WHAT YOU ARE ASKED TO DO:
Reproduce exactly and only the lines running from the one with "imported = [obj" through the one with "obj.matrix_world = Matrix.Identity(4)", both end lines included.

MATERIAL PROVIDED:
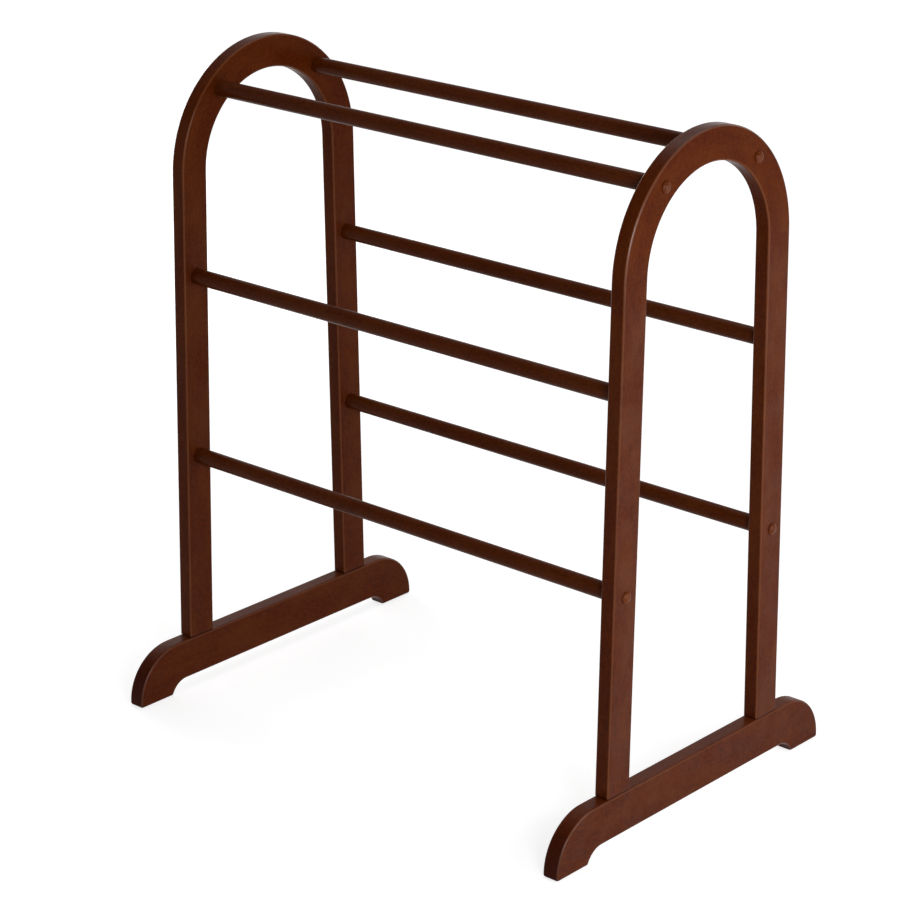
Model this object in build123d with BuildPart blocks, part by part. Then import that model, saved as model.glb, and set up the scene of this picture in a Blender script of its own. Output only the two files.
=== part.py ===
"""Quilt rack: two arched end frames tied together by three pairs of round rails.

Millimetres, +Z up. X runs along the rails, Y from front to back. The origin is on the floor
under the middle of the rack, and the front faces -Y.
"""
from build123d import *
from math import asin, atan2, cos, degrees, hypot, radians, sin, sqrt
import os

os.makedirs("parts", exist_ok=True)

# Overall sizes
rack_height = 775
frame_spread = 662  # across the outer faces of the posts of the two end frames

# End frame
post_thickness = 19
post_width = 38
arch_radius = 142  # to the outer edge
post_spread = 268  # between the centre lines of the posts where they meet the foot
edge_round = 3
post_foot_chamfer = 0.8

# Foot
foot_length = 474
foot_height = 64
foot_thickness = 21
foot_clearance = 15.5  # height of the raised underside
toe_pad_length = 52
toe_upright = 0.5  # straight front of a toe, between its curve and its pad corner
cove_radius = 24

# Rails
rail_diameter = 19
top_rail_angle = 50  # round the arch from level
middle_rail_drop = 120  # under the centre of the arch
lower_rail_rise = 229  # over the foot
screwed_seat_depth = 5
glued_seat_depth = 11
rail_end_chamfer = 0.8
seat_clearance = 0.1

# Dowel pins
pin_diameter = 8
pin_length = 40
pin_spacing = 18
pin_chamfer = 1
pin_clearance = 0.05
pin_end_space = 1

# Screws
screw_length = 40  # under the head
screw_diameter = 4.2
screw_point_length = 6
screw_head_height = 3
screw_head_rim = 1.5
screw_clearance = 0.1
screw_end_space = 2
recess_width = 1.1
recess_span = 4.6
recess_depth = 1.6

# Button plugs and the bores that hold a screw head under a plug
plug_bore_diameter = 10
plug_bore_depth = 8
head_clearance = 0.8  # round a screw head in its bore
tenon_clearance = 0.05
tenon_end_space = 0.4  # between a tenon and the screw head under it
plug_head_diameter = 13.5
plug_rim = 1.2
plug_height = 4.5

LEFT, RIGHT = -1, 1
FRONT, BACK = -1, 1
side_names = {LEFT: "left", RIGHT: "right"}
end_names = {FRONT: "front", BACK: "back"}

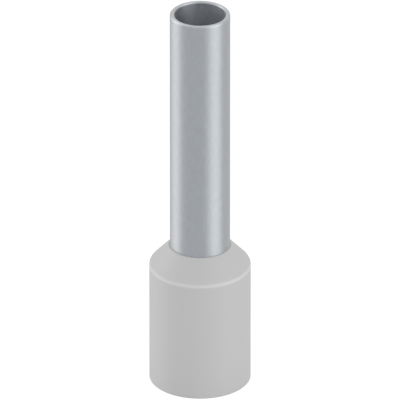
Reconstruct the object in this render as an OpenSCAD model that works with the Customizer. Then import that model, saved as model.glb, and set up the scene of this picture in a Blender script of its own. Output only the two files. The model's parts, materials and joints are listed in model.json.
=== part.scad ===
// Insulated wire ferrule: a thin tinned sleeve whose flared root is held in a moulded plastic collar.
// The axis is Z. Z = 0 is the open end of the collar, where the wire goes in, and the bare barrel of
// the sleeve points up. Sizes are in millimetres.

/* [Sleeve] */
// Bore of the sleeve, which takes the bare strands of the wire
sleeve_bore = 2.7; // [2.4:0.1:3.4]
// Wall of the sleeve
sleeve_wall = 0.25; // [0.24:0.01:0.32]
// Length of the barrel, the part of the sleeve that stands out of the collar
barrel_length = 13.7; // [6:0.1:25]
// Rounding of the outer edge at the cut end of the barrel
tip_round = 0.12; // [0.02:0.01:0.12]
// Rounding of the edge of the bore at the cut end of the barrel
bore_round = 0.1; // [0.02:0.01:0.1]
// Rounding of both edges round the lip of the flare
lip_round = 0.03; // [0.01:0.01:0.04]

/* [Collar] */
// Bore of the collar, which takes the insulation of the wire
collar_bore = 4.8; // [4.4:0.1:6]
// Wall of the collar round the insulation
collar_wall = 0.3; // [0.2:0.02:0.5]
// Length of the collar, from its open end to the tip of its neck
collar_length = 7.9; // [5:0.1:14]
// Slope of the shoulder, measured from the axis in degrees
shoulder_slope = 43; // [30:1:60]
// Wall of the shoulder, square to its slope
shoulder_wall = 0.3; // [0.25:0.05:0.6]
// Wall of the collar at the tip of its neck
neck_wall = 0.06; // [0.05:0.01:0.2]
// Rounding between the side of the collar and its shoulder
shoulder_round = 0.26; // [0.1:0.02:0.6]
// Rounding of the outer edge at the tip of the neck
neck_round = 0.04; // [0.02:0.01:0.09]
// Rounding of both edges of the ring at the open end
mouth_round = 0.02; // [0.02:0.01:0.09]
// Rounding of the seat's inner end, round which the root of the sleeve bends
seat_round = 0.2; // [0.1:0.02:0.3]
// Rounding of the seat's outer end, where it runs into the bore
funnel_round = 0.25; // [0.1:0.02:0.4]

/* [Fit] */
// Gap all the way round between the sleeve and the collar that holds it
seat_gap = 0.01; // [0.005:0.005:0.03]
// How far the lip of the flare stops short of the seat's outer end, measured across the axis
lip_gap = 0.17; // [0.04:0.01:0.2]

/* [Hidden] */
$fn = 96;
// Flat steps along each rounded corner
arc_steps = 6;

sleeve_bore_r = sleeve_bore / 2;
barrel_r = sleeve_bore_r + sleeve_wall;
neck_bore_r = barrel_r + seat_gap;
neck_r = neck_bore_r + neck_wall;
collar_bore_r = collar_bore / 2;
collar_r = collar_bore_r + collar_wall;
overall_length = collar_length + barrel_length;

// Height of the shoulder's outer face at radius r
function shoulder_z(r) = collar_length - (r - neck_r) / tan(shoulder_slope);

// Height at radius r of a cone that lies under the shoulder's outer face, by a depth square to it
function under_shoulder_z(r, depth) = shoulder_z(r) - depth / sin(shoulder_slope);

// The seat is the shoulder's inner face, and the root of the sleeve is flared out against it
seat_depth = shoulder_wall;
flare_outer_depth = seat_depth + seat_gap;
flare_inner_depth = flare_outer_depth + sleeve_wall;
seat_end_r = collar_bore_r - funnel_round * tan(shoulder_slope / 2) * sin(shoulder_slope);
lip_r = seat_end_r - lip_gap;

// The bend at the root shares its centre with the rounding that it bends round
root_outer_round = seat_round + seat_gap;
root_inner_round = root_outer_round + sleeve_wall;

function unit(v) = v / norm(v);

function turned(v, angle) =
    [v.x * cos(angle) - v.y * sin(angle), v.x * sin(angle) + v.y * cos(angle)];

// The corner at b, on the way from a to c, as points along the arc that rounds it
function rounded_corner(a, b, c, radius) =
    let (
        back = unit(a - b),
        on = unit(c - b),
        half_angle = acos(back * on) / 2,
        centre = b + unit(back + on) * radius / sin(half_angle),
        start = b + back * radius / tan(half_angle) - centre,
        sweep = sign(cross(b - a, c - b)) * (180 - 2 * half_angle)
    )
    [for (i = [0:arc_steps]) centre + turned(start, sweep * i / arc_steps)];

// A closed outline through corners given as [radius, height, rounding]
function rounded_outline(corners) =
    let (
        points = [for (corner = corners) [corner.x, corner.y]],
        count = len(points)
    )
    [for (i = [0:count - 1])
        let (before = points[(i + count - 1) % count], after = points[(i + 1) % count])
        each corners[i].z > 0
            ? rounded_corner(before, points[i], after, corners[i].z)
            : [points[i]]];

// Tinned sleeve: a straight barrel, bent outwards at its root into a flare that ends in a lip
module metal_sleeve() {
    lip_outer = [lip_r, under_shoulder_z(lip_r, flare_outer_depth)];
    lip_inner = lip_outer - sleeve_wall * [cos(shoulder_slope), sin(shoulder_slope)];
    color([0.70, 0.71, 0.73])
        rotate_extrude()
            polygon(rounded_outline([
                [sleeve_bore_r, overall_length, bore_round],
                [sleeve_bore_r, under_shoulder_z(sleeve_bore_r, flare_inner_depth), root_inner_round],
                [lip_inner.x, lip_inner.y, lip_round],
                [lip_outer.x, lip_outer.y, lip_round],
                [barrel_r, under_shoulder_z(barrel_r, flare_outer_depth), root_outer_round],
                [barrel_r, overall_length, tip_round]
            ]));
}

// Moulded collar: a tube for the insulation, a sloping shoulder, and a neck round the barrel
module plastic_collar() {
    color([0.74, 0.74, 0.74])
        rotate_extrude()
            polygon(rounded_outline([
                [collar_bore_r, 0, mouth_round],
                [collar_r, 0, mouth_round],
                [collar_r, shoulder_z(collar_r), shoulder_round],
                [neck_r, collar_length, neck_round],
                [neck_bore_r, collar_length, 0],
                [neck_bore_r, under_shoulder_z(neck_bore_r, seat_depth), seat_round],
                [collar_bore_r, under_shoulder_z(collar_bore_r, seat_depth), funnel_round]
            ]));
}

metal_sleeve();
plastic_collar();
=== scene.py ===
"""Insulated wire ferrule: a tinned metal sleeve in a grey plastic collar, standing on the collar."""
import json
import math

import bmesh
import bpy
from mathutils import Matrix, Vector


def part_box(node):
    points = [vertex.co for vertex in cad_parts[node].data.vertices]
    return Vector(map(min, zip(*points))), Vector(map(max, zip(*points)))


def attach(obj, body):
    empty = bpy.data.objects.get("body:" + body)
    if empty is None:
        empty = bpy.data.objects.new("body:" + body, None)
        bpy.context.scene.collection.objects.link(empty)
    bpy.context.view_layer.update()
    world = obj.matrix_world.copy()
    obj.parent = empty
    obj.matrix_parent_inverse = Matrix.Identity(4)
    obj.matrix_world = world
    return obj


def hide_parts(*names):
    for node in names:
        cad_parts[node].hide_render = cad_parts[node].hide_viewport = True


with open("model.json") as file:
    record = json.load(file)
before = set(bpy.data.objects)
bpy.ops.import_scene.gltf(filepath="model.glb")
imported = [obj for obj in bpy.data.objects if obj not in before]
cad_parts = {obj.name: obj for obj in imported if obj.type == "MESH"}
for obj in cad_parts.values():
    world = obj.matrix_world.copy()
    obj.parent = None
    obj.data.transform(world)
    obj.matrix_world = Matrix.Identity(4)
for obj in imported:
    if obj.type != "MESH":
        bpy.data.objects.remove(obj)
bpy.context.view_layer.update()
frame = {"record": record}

MM = 0.001

# ---------------------------------------------------------------- sizes, in metres

MOUNTS = {mount["name"]: mount for mount in frame["record"]["mounts"]}


def mount_radius(name):
    return MOUNTS[name]["dims"]["r_mm"] * MM


BARREL_R = mount_radius("contact_barrel")
SLEEVE_BORE_R = mount_radius("conductor_bore")
COLLAR_BORE_R = mount_radius("insulation_bore")
COLLAR_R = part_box("plastic_collar")[1].x
COLLAR_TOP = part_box("plastic_collar")[1].z
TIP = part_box("metal_sleeve")[1].z
SLEEVE_WALL = BARREL_R - SLEEVE_BORE_R

# The forms inside the collar and the roundings, as on the CAD nodes
SHOULDER_SLOPE = math.radians(43)
SHOULDER_WALL = 0.3 * MM
NECK_WALL = 0.06 * MM
SEAT_GAP = 0.01 * MM
LIP_GAP = 0.17 * MM
TIP_ROUND = 0.12 * MM
BORE_ROUND = 0.1 * MM
LIP_ROUND = 0.03 * MM
SHOULDER_ROUND = 0.26 * MM
NECK_ROUND = 0.04 * MM
MOUTH_ROUND = 0.02 * MM
SEAT_ROUND = 0.2 * MM
FUNNEL_ROUND = 0.25 * MM

NECK_R = BARREL_R + SEAT_GAP + NECK_WALL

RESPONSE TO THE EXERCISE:
imported = [obj for obj in bpy.data.objects if obj not in before]
cad_parts = {obj.name: obj for obj in imported if obj.type == "MESH"}
for obj in cad_parts.values():
    world = obj.matrix_world.copy()
    obj.parent = None
    obj.data.transform(world)
    obj.matrix_world = Matrix.Identity(4)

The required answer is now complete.